Hillary Clinton, the Democratic nominee who is leading Trump in most polls, said the Republican nominee's remarks were "horrifying."
"You are not up to doing the job," Clinton charged, claiming that every time events do not turn out in his favor, Trump claimed things were "rigged" against him. She highlighted Trump's past comments lamenting results of the Iowa caucuses, legal judgments against him -- even Trump's complaints when he did not win an Emmy.
Losing his cool
Trump seemed to lose his cool as the debate went on, harshly criticizing Clinton and occasionally getting testy with the debate moderator, Chris Wallace of Fox News. The debate began to take a turn when Trump and Clinton clashed over the Republican nominee's relationship with Russian President Vladimir Putin.
Clinton blasted Trump as a "puppet" of Putin and directly called on him to condemn what she said was a Russian effort to use cyber attacks to influence the election in her opponent's favor.
Trump replied that Putin had no respect for Clinton or President Barack Obama.
"That's because he would rather have a puppet as President of the United States," Clinton said, implying that Putin wanted Trump to win the election.
"No puppet. You are the puppet," Trump said.
Trump said he had never met Putin but allowed that the Russian leader had said nice things about him, and said it would be good if Washington and Moscow worked together to fight ISIS.
But he added: "This is not my best friend."
Clinton and Trump also bitterly sparred over the theme of who is qualified to be President. Wallace pressed Trump on why so many women had come forward to accuse him of sexual assault if the allegations were not true.
Trump said the claims had been "largely debunked."
"I think they want either fame or her campaign did it," Trump said, referring to the women that came forward after he said at the last debate he had never been abusive to any women.
Clinton noted that Trump had implied at several rallies that he could not have made inappropriate advances to the women because they were not sufficiently attractive.
Trump wrongly denied that he had ever made such a remark.
"Donald thinks belittling women makes him bigger. He goes after their dignity and their self worth," Clinton said.
Treatment of women
Clinton said that Trump's treatment of women was part of pattern of behavior that saw him insult a disabled reporter, go after the parents of a fallen Muslim soldier and an American judge of Mexican descent.
She said such tactics were in line with a divisive and very "dangerous vision of our country."
Since the second presidential debate, Trump has faced a string of accusations of sexual assault, all of which he has branded as lies. He also made an accusation that no candidate in modern times has dared to level -- that the election is rigged against him.
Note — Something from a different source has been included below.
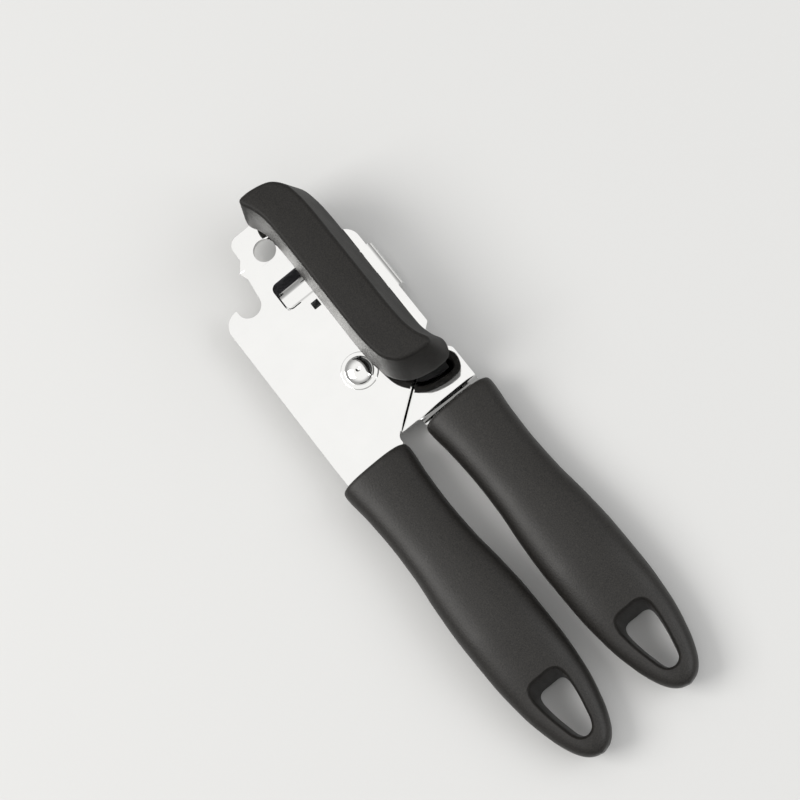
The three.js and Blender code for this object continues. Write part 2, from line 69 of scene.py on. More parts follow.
AXES = {joint["name"]: [value / MM for value in joint["pos_m"]] for joint in frame["joints"]}
PIVOT = Vector(AXES["handle_pivot"][:2])
CRANK = Vector(AXES["crank_turn"][:2])
CUTTER = Vector(AXES["cutter_spin"][:2])


def levels(node):
    """The lowest and highest Z of a CAD node, in millimetres."""
    low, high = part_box(node)
    return low.z / MM, high.z / MM


# Heights in millimetres.
FLANGE_FOOT, PLATE_FRONT = levels("upper_plate")
KNOB_BASE, KNOB_TOP = levels("knob_cover")
SHEET = 1.6  # thickness of both plates
PLATE_REAR = PLATE_FRONT - SHEET
REAR_PLATE_Z = 5.8  # the back of the rear plate's head
TANG_BACK = 7.7  # the back of both tangs, after the plates' joggles

# ------------------------------------------------------------------ sizes and colours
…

The GOP nominee has repeatedly lashed out at House Speaker Paul Ryan, whom he believes is not giving him the support he deserves. As a result, Trump has declared himself "unshackled" and intends to close out his campaign free from an obligation to toe the Republican line.
He's said that Clinton should be forced to take a drug test before their final debate clash, and doubled down on his vow to put her in jail if he is elected.
But Trump can't afford to replicate his performances in the first two debates, when he was diverted from his most potent attacks on trade and the economy, by traps laid by Clinton or her jabs at his personality and business record.
Trump, down eight points in the latest CNN Poll of Polls, is almost out of time to launch what would be one of the most remarkable comebacks of modern times. A new edition of the CNN Electoral Map on Wednesday moved two key swing states, Florida and Nevada, to "lean Democrat." Two states that have voted almost exclusively Republican for decades, Utah and Arizona, are now considered battlegrounds.
CNN called the debate in Clinton's favour 52% to 39%.